WWIILogs participants put a Java app on their desktop. If they ran it with their game, it captured the data log from their port :8111 feed as the game ran and when the game ended closed the file and shipped the result to the project server.
This gave you all significant data for that game for all players, not just the participant, in the same text file. This allowed you to aggregate things like which vehicle killed which vehicle the most, and unlike TS worked across all PvP modes. It also allowed you to see real change over time, as you had a real date stamp for each player action, which TS does not (only the date stamp for when you choose to update your or someone else’s profile).
I wonder how many of those players go to Thunderskills each day to update their player records? Because the only date it captures is the date updated, everybody else’s data is only as good as the last day they did so (or someone does it for them).
Shame, because thats as far as im concerned probably the way to go for gathering meaningfull statistics. Then again you will rather quickly reach many many gigabytes and terrabytes of data.
Yeah that would probably be an upgrade to TS in some ways, but would also skew harder towards those who are very interested in their stats. Thats one of the nice things about TS in that it polls independantly of someone having to run a piece of software.
There’s however many hunderds of thousands of matches logged so a fair amount.
@DiamondLag
The only thing it’s biased towards is people in squadrons, which I don’t believe can be tied to any sort of skill level beyond excluding the newer players that might not be in one.
If I were to add you to Thunderskill, that would add an experienced player, but it would also add the entirety of your squadron, which is 70 players, your previous squadron another 4 players so that’s 74 additional players, and all those players have their own history of squadrons, and those players in there will add even more to where you probably end up having a very large chunk of the playerbase added.
You have to be registered, and you have to be logging in and updating frequently. It’s not really well understood, because the site was abandoned by its maker’s years ago. Vehicle data is supposedly only for the last month of member updates.
So if you check Thunderskills regularly, your personal influence on the stats for that vehicle is up to date. But If you’ve logged in last August once and login again now, the vehicle stats will auto-update with all the results from all the games you’ve played since last August, as if they all just happened today. Thunderskill has zero sense of when any of it’s games were actually played, which is probably it’s biggest problem.
Does’t seem really accurate, how many actually use that Webside? Im hanging around quite a bit in the Steam Communityhub and here and maybe saw it like once mentioned and when i checked it out i found the Web-design to ugly to bother with it more lol doesn’t even shows any of the newer Nations like China or Sweden from what i can see
Maybe would be cool if Gaijin released the data they got since they clearly must collect it to balance that stuff out
Its fine for some things. Its accurate afaik in what polls, but what it polls and how it does it gives you an indication on what you can learn from it.
Dataset analysis is a pain, and i can see why people think the way they do about Thunderskill.
im not that familiar with the exact details on how Thunderskill gathers its data, but i will say that doesnt really seem to work the way you imply.
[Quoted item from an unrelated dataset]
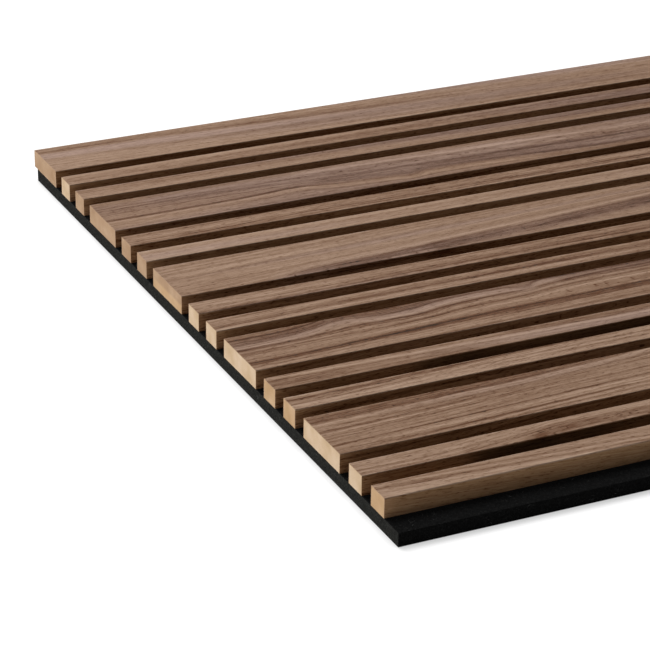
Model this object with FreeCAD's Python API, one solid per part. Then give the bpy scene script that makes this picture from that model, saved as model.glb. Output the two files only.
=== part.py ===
# An acoustic slat wall panel, lying on its back: slats glued and stapled to a felt board.
#
# Frame: millimetres, +X along the slats, +Y across them, +Z up out of the wall face.
# The origin is at the middle of the panel's outline, on the back of the felt, which goes to the wall.
#
# The slats repeat as one wide slat and two narrow ones, with an equal groove after each.
# Each slat is a strip of fibreboard with a walnut veneer folded over its face and both sides.
# Along the rear edge the first slat stands out past the felt, and along the front edge the felt
# stands out past the last slat by a groove and that same overhang, so that panels lap side by side.
# Staples go in from the back through the felt, one line to a narrow slat and a zigzag to a wide one.

import os

import FreeCAD
import Part

PANEL_LENGTH = 2400.0
REPEATS = 5

WIDE_SLAT_WIDTH = 50.0
NARROW_SLAT_WIDTH = 17.0
LAP_SLAT_WIDTH = 46.5
SLAT_HEIGHT = 13.0
GROOVE_WIDTH = 12.0

VENEER_THICKNESS = 0.5

FELT_THICKNESS = 9.0
LAP_OVERHANG = 6.0

STAPLE_CROWN = 10.0
STAPLE_WIRE_WIDTH = 1.2
STAPLE_WIRE_THICKNESS = 0.7
STAPLE_BITE = 7.0
STAPLE_POINT = 0.8
STAPLE_PITCH = 456.0
STAPLE_END_MARGIN = 60.0
STAPLE_SIDE_MARGIN = 13.0

PARTS_FOLDER = "parts"


def slat_widths():
    """The width of each slat, from the rear of the panel to the front."""
    widths = []
    for _ in range(REPEATS):
        widths += [WIDE_SLAT_WIDTH, NARROW_SLAT_WIDTH, NARROW_SLAT_WIDTH]
    widths[0] = LAP_SLAT_WIDTH
    return widths


def slat_run():
    """The distance from the rear side of the first slat to the front side of the last."""
    widths = slat_widths()
    return sum(widths) + GROOVE_WIDTH * (len(widths) - 1)


def felt_width():
    """The width that one panel covers: every slat and one groove after each."""
    return slat_run() + GROOVE_WIDTH


def panel_width():
    """The whole outline, from the overhanging slat to the front edge of the felt."""
    return felt_width() + LAP_OVERHANG


def felt_front():
    """The front edge of the felt, which is the front of the outline."""
    return -panel_width() / 2


def slat_places():
    """The front and rear side of each slat, rear slat first."""
    places = []
    rear = panel_width() / 2
    for width in slat_widths():
        places.append((rear - width, rear))
        rear -= width + GROOVE_WIDTH
    return places


def strip(front, rear, bottom, top):
    """A square-edged strip as long as the panel."""
    corner = FreeCAD.Vector(-PANEL_LENGTH / 2, front, bottom)
    return Part.makeBox(PANEL_LENGTH, rear - front, top - bottom, corner)


def upper_arrises(body, top):
    """The two long upper edges of a strip."""
    found = []
    for edge in body.Edges:
        middle = edge.CenterOfMass
        if abs(middle.z - top) < 0.01 and abs(middle.x) < 0.01:
            found.append(edge)
    return found


def slat_core(front, rear):
    """The fibreboard strip inside a slat, which stands on the felt."""
    top = FELT_THICKNESS + SLAT_HEIGHT - VENEER_THICKNESS
    return strip(front + VENEER_THICKNESS, rear - VENEER_THICKNESS, FELT_THICKNESS, top)


def slat_veneer(front, rear):
    """The veneer of a slat: one even sheet, folded over the face and down both sides of the core.

    The core has square arrises, so the outside of each fold is as round as the sheet is thick.
    """
    top = FELT_THICKNESS + SLAT_HEIGHT
    outside = strip(front, rear, FELT_THICKNESS, top)
    folded = outside.makeFillet(VENEER_THICKNESS, upper_arrises(outside, top))
    return folded.cut(slat_core(front, rear))


def felt_board():
    """The felt board: one flat sheet, flush with the ends of the slats."""
    return strip(felt_front(), felt_front() + felt_width(), 0, FELT_THICKNESS)


def staple(x, y):
    """A staple with its crown flush in the back of the felt and its pointed legs up in a core."""
    half = STAPLE_CROWN / 2
    inner = half - STAPLE_WIRE_THICKNESS
    tip = FELT_THICKNESS + STAPLE_BITE
    outline = [
        (-half, 0),
        (-half, tip - STAPLE_POINT),
        (-inner, tip),
        (-inner, STAPLE_WIRE_THICKNESS),
        (inner, STAPLE_WIRE_THICKNESS),
        (inner, tip),
        (half, tip - STAPLE_POINT),
        (half, 0),
    ]
    front = y - STAPLE_WIRE_WIDTH / 2
    corners = [FreeCAD.Vector(x + along, front, up) for along, up in outline]
    corners.append(corners[0])
    profile = Part.Face(Part.makePolygon(corners))
    return profile.extrude(FreeCAD.Vector(0, STAPLE_WIRE_WIDTH, 0))


def staple_rows():
    """Where the staples stand along the panel, evenly spread between the two end margins."""
    first = -PANEL_LENGTH / 2 + STAPLE_END_MARGIN
    span = PANEL_LENGTH - 2 * STAPLE_END_MARGIN
    spaces = max(round(span / STAPLE_PITCH), 1)
    return [first + span * row / spaces for row in range(spaces + 1)]


def slat_staples(front, rear):
    """The staples of one slat, in a zigzag over its seat on the felt, or in line if it is narrow."""
    seat_rear = min(rear, felt_front() + felt_width())
    middle = (front + seat_rear) / 2
    aside = max((seat_rear - front) / 2 - STAPLE_SIDE_MARGIN, 0)
    found = []
    for row, x in enumerate(staple_rows()):
        side = 1 if row % 2 == 0 else -1
        found.append(staple(x, middle + side * aside))
    return found


def save(shape, name):
    """Write one piece to its own file."""
    shape.exportStep(os.path.join(PARTS_FOLDER, name + ".step"))


def main():
    os.makedirs(PARTS_FOLDER, exist_ok=True)
    staples = []
    for number, (front, rear) in enumerate(slat_places(), start=1):
        own = slat_staples(front, rear)
        staples += own
        label = f"slat_{number:02d}"
        save(slat_core(front, rear).cut(Part.makeCompound(own)), label + "_core")
        save(slat_veneer(front, rear), label + "_veneer")
    all_staples = Part.makeCompound(staples)
    save(felt_board().cut(all_staples), "felt_backing")
    save(all_staples, "back_staples")


main()
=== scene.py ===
# The dressed acoustic slat wall panel: walnut veneer, sawn fibreboard, black felt and steel staples.
#
# Lengths are metres in the part's own frame: +X along the slats, +Y across them to the rear, +Z up.
# The slats are numbered from the rear of the panel to the front.

import math
import random

import bpy
from mathutils import Matrix, Vector

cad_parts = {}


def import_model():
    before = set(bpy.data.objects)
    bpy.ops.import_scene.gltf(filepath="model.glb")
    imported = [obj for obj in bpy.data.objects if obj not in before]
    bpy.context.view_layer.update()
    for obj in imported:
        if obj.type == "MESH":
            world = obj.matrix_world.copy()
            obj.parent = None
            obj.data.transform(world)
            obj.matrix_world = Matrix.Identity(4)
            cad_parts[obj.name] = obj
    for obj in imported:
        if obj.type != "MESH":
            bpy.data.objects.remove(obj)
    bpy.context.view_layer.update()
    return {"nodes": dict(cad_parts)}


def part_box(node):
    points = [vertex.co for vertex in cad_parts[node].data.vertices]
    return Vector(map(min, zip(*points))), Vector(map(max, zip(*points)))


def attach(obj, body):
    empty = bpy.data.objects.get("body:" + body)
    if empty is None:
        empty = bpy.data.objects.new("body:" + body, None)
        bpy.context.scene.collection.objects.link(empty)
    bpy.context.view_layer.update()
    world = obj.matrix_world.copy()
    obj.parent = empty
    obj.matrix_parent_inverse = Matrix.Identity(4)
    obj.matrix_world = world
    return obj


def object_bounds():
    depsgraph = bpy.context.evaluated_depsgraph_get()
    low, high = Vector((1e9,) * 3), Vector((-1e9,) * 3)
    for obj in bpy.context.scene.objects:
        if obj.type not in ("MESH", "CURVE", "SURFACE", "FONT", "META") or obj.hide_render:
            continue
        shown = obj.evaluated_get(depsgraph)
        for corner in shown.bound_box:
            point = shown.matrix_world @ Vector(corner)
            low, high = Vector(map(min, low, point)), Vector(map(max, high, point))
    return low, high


MM = 0.001

WHITE = (1.0, 1.0, 1.0, 1.0)
BLACK = (0.0, 0.0, 0.0, 1.0)

# the camera at the photograph's place, with its angles in degrees and its lens in millimetres
CAMERA_PLACE = Vector((-1.7843, -1.43245, 0.73098))
CAMERA_AZIMUTH = 25.425
CAMERA_PITCH = -25.058
CAMERA_ROLL = 0.639
CAMERA_LENS = 145.6
SENSOR_WIDTH = 36.0
CAMERA_NEAR = 0.05
CAMERA_FAR = 50.0

# the light: the even surround, and each lamp's name, place, the point it faces, its width and its strength
WORLD_STRENGTH = 0.12
LAMPS = [
    ("key", (-1.5, 1.8, 3.1), (-0.9, 0.0, 0.0), 2.0, 1.04),
    ("side", (-3.4, -0.3, 1.3), (-1.1, 0.0, 0.0), 1.4, 0.46),
]

# the floor: half its width, how far it lies under the panel, and the colours that it shows and throws back
FLOOR_HALF = 12.0
FLOOR_GAP = 0.0003
FLOOR_COLOUR = (0.35, 0.35, 0.35, 1.0)
FLOOR_BOUNCE = (0.85, 0.85, 0.85, 1.0)

# its glow, which makes it white in the picture: near the panel, right against it as a share of that, which
# paints a shadow at the panel's foot, how far that painted shadow reaches, and how far from the panel the
# glow starts and stops growing
FLOOR_GLOW = 0.73
CONTACT_SHARE = 0.4
CONTACT_REACH = 0.008
GLOW_START = 0.05
GLOW_END = 1.2

# the loose fibres: how many each open side of the felt bears
LIP_FIBRES = 2400
GROOVE_FIBRES = 130
EDGE_FIBRES = 900
END_FIBRES = 400
FIBRE_SEED = 7

# their form: how long they are, how high they rise, how far and how often they bend to and fro, how thick
# they are, how deep they start in the felt, how far they may turn across a narrow side, in how many steps
# each is made, and how likely one is to end in the air
FIBRE_LENGTH = (0.0012, 0.0042)
FIBRE_RISE = (0.0001, 0.0006)
FIBRE_BEND = 0.0004
FIBRE_HALF_WAVES = 2.6
FIBRE_RADIUS = 0.00006
FIBRE_ROOT = 0.00008
FIBRE_TURN = 0.45
FIBRE_STEPS = 4
LOOSE_END_CHANCE = 0.3


def srgb(red, green, blue):
    """A colour that is given as it looks on a screen, from 0 to 255, as a linear colour."""
    linear = []
    for value in (red, green, blue):
        share = value / 255
        if share <= 0.04045:
            linear.append(share / 12.92)
        else:
            linear.append(((share + 0.055) / 1.055) ** 2.4)
    return (*linear, 1.0)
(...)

At least in terms of dating of various members of my squadron and when they got polled compared to me.
And i dont have an account on there, and just checking some of the names in my squadron it shows it doesnt actually update them at all, and there are some that go 6+ months with no updates.
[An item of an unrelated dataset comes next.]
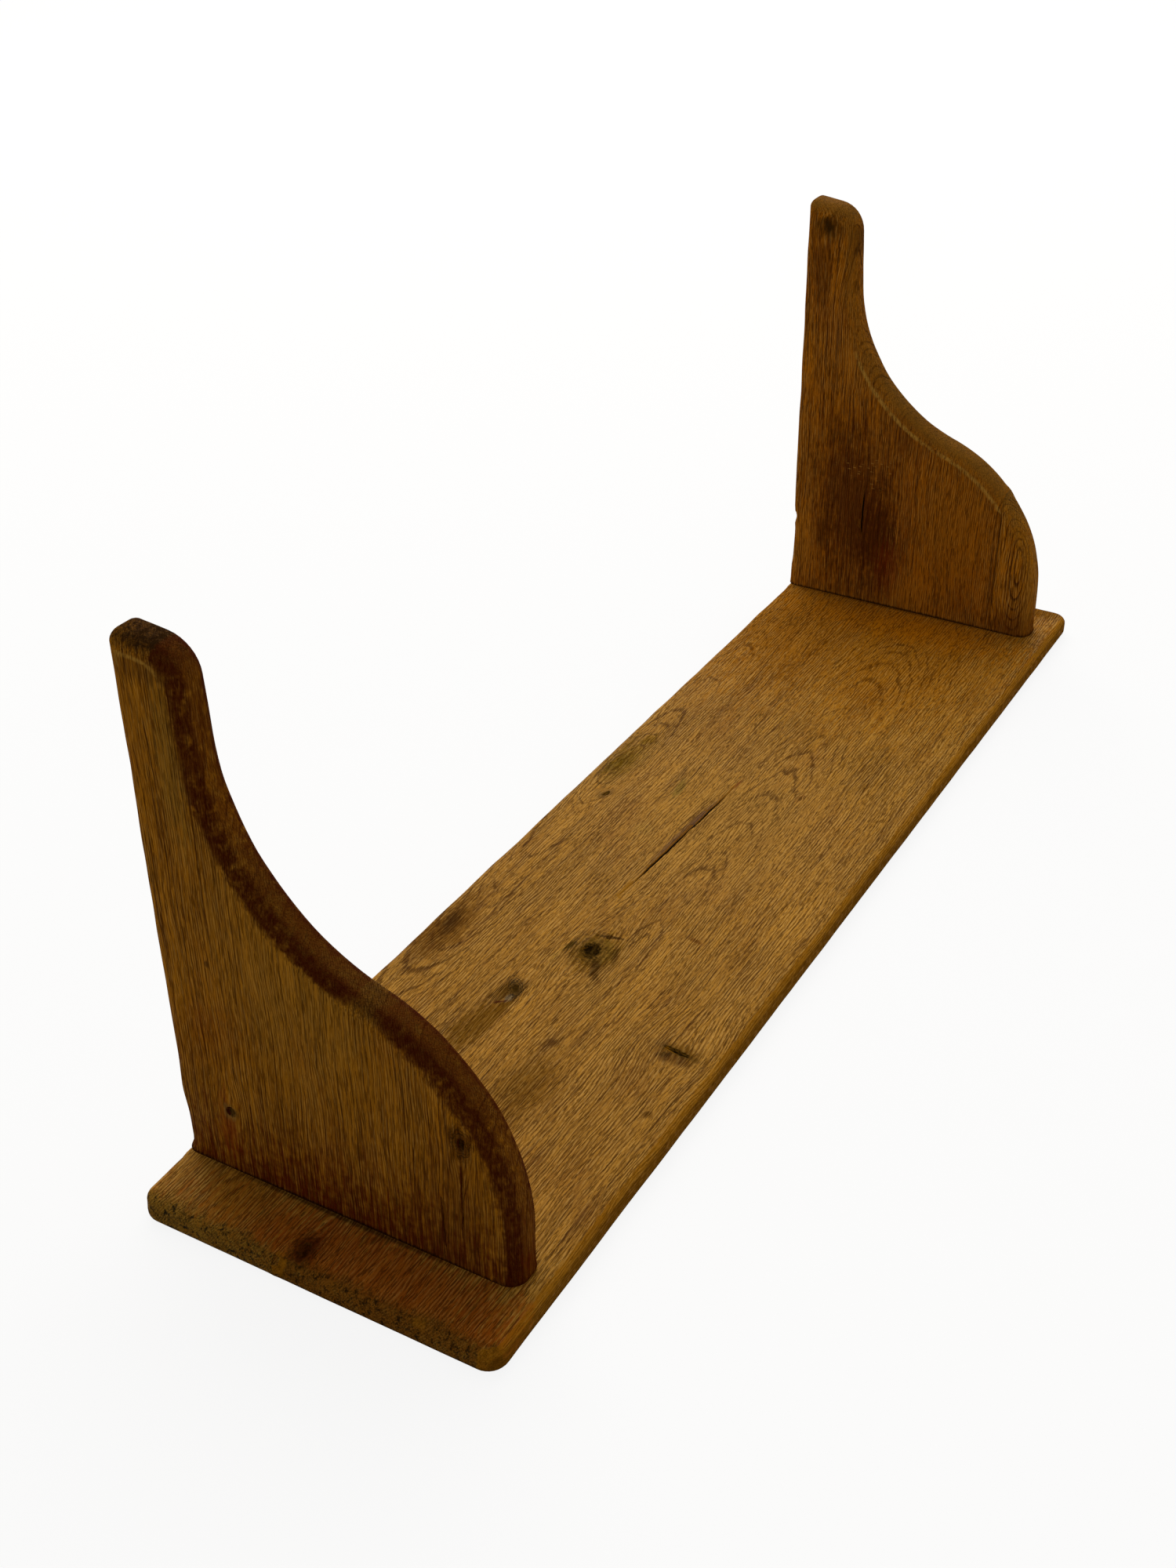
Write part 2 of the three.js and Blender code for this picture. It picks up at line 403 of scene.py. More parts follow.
@dataclass(frozen=True)
class WornLine(Spot):
    """A stretch where the start of the roundover was rubbed pale."""

    colour: str = "bb8a38"
    strength: float = 0.6
    breadth: float = 2.4
    core: float = 0.2
    inset: float = 0.8
    wander: float = 1.5
    frays: float = 0.5
    gaps: Range = (-0.3, 0.0)
    outline: Range = (1.0, 0.7)
    raggedness: float = 0.8

    def dress(self, coat: Coat, wood: Wood) -> None:
        """Lays the worn line on the coat.

        Args:
            coat: What is laid on so far.
            wood: The place in the wood.
        """
        off = abs(wood.shader.layer(EDGE) + self.inset + wood.ragged * self.wander)
        line = off.rise(self.breadth, self.breadth * self.core)
        broken = (wood.ragged + wood.frayed * self.frays).rise(*self.gaps)
        stretch = self.reach(wood, self.raggedness).rise(*self.outline)
        coat.tint(self.colour, line * broken * stretch * self.strength)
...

Like Thunderskill is a cool concept, its just not as applicable as you think it is.
It seems valid enough to me anyways, obviously a vehicle with 5 games played isn’t useful, but you think 17.000 games in a M1128 is not going to show a similar outcome as what Gaijin is looking at? Or at least what their algorithm is looking at as surely no human ever looks at it.
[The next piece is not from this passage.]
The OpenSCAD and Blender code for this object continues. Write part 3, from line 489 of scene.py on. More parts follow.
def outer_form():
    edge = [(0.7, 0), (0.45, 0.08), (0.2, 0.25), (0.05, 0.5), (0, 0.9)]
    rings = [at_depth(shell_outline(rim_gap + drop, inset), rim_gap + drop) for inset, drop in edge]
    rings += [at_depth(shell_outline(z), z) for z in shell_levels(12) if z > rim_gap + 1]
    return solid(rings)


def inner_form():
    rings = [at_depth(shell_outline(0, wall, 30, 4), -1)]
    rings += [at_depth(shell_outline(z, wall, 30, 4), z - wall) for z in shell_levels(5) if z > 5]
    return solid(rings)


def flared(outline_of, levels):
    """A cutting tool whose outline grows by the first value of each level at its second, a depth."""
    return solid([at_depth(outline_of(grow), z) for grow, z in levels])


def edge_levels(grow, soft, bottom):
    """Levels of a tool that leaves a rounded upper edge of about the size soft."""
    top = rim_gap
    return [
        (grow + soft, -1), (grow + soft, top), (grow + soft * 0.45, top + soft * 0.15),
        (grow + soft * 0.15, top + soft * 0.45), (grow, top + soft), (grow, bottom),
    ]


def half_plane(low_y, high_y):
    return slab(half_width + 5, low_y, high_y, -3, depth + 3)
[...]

Comes down to how the polling is conducted. The way TS does it will skew the results in some way.
What are you actually looking to know?
I think there are perfectly fine questions one could answer using the dataset TS provides. Like asking “What are currently the “Meta vehicles” or “Meta linups” for a given BR range”. Something like that i see no issue Thunderskill answering (at least how i understand Thunderskill).
Yeah this isn’t actually true (what Miragen said). The only person it adds is you. And the only data it accumulates is the differentials from the last update when you or someone else presses your Update button.
Squadron listings are actually incredibly bad, because it’s an abandoned zombie site there hasn’t been a check against real squadron membership since December 2022, so anyone on there who’s changed squadrons is currently listing and counting on the stats of both.
Also you can’t add another player to Thunderskill. You can only update records of other people who have previously granted Thunderskill their Gaijin account details (which are also all sitting on an abandonware server in Russia now, btw…2FA people.)
It’s lower-effort, but it’s still only working from the data provided when you or someone else hits the Update button on your player record on their website. It has no capacity to collect anything other than the deltas in your service record from the last time the Update button was pushed.
Yeah its a trade-off, but so are most things. Like scraping every battle is the way to replicate any data Gaijin may have, but its also prohibitally expensive, and you actually have to sort it at the end of it. Which is a major project on its own.
And they’ve locked it down further since the K2 heist. I think (no proof) that’s why Gszabi’s attempt to do something similar a week ago failed out. Blocked the bulk download of all replay files over 7 min long.